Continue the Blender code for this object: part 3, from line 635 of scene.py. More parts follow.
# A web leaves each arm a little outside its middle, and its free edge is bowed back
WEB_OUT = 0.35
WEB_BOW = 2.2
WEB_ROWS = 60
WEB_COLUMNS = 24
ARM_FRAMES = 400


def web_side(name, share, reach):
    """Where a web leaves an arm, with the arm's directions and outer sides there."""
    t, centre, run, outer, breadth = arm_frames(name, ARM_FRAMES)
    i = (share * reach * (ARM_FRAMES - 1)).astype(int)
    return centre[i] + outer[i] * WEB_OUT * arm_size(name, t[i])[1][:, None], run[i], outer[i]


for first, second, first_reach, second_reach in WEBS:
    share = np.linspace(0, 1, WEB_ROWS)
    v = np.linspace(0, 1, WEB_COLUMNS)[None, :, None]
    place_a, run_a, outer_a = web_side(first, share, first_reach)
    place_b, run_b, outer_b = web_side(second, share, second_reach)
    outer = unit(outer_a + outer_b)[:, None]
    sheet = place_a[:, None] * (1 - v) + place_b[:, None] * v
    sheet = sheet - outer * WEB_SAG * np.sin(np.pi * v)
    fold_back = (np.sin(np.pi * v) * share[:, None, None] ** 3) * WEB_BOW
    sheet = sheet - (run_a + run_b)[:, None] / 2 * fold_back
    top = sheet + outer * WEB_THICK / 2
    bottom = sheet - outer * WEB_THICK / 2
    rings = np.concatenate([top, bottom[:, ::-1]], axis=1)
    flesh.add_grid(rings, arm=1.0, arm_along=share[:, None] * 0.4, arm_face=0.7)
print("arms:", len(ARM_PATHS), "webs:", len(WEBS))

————

• _What to produce_:
Write the material out exactly, with nothing left out.

• _Task answer_:
Continue the Blender code for this object: part 3, from line 635 of scene.py. More parts follow.
# A web leaves each arm a little outside its middle, and its free edge is bowed back
WEB_OUT = 0.35
WEB_BOW = 2.2
WEB_ROWS = 60
WEB_COLUMNS = 24
ARM_FRAMES = 400


def web_side(name, share, reach):
    """Where a web leaves an arm, with the arm's directions and outer sides there."""
    t, centre, run, outer, breadth = arm_frames(name, ARM_FRAMES)
    i = (share * reach * (ARM_FRAMES - 1)).astype(int)
    return centre[i] + outer[i] * WEB_OUT * arm_size(name, t[i])[1][:, None], run[i], outer[i]


for first, second, first_reach, second_reach in WEBS:
    share = np.linspace(0, 1, WEB_ROWS)
    v = np.linspace(0, 1, WEB_COLUMNS)[None, :, None]
    place_a, run_a, outer_a = web_side(first, share, first_reach)
    place_b, run_b, outer_b = web_side(second, share, second_reach)
    outer = unit(outer_a + outer_b)[:, None]
    sheet = place_a[:, None] * (1 - v) + place_b[:, None] * v
    sheet = sheet - outer * WEB_SAG * np.sin(np.pi * v)
    fold_back = (np.sin(np.pi * v) * share[:, None, None] ** 3) * WEB_BOW
    sheet = sheet - (run_a + run_b)[:, None] / 2 * fold_back
    top = sheet + outer * WEB_THICK / 2
    bottom = sheet - outer * WEB_THICK / 2
    rings = np.concatenate([top, bottom[:, ::-1]], axis=1)
    flesh.add_grid(rings, arm=1.0, arm_along=share[:, None] * 0.4, arm_face=0.7)
print("arms:", len(ARM_PATHS), "webs:", len(WEBS))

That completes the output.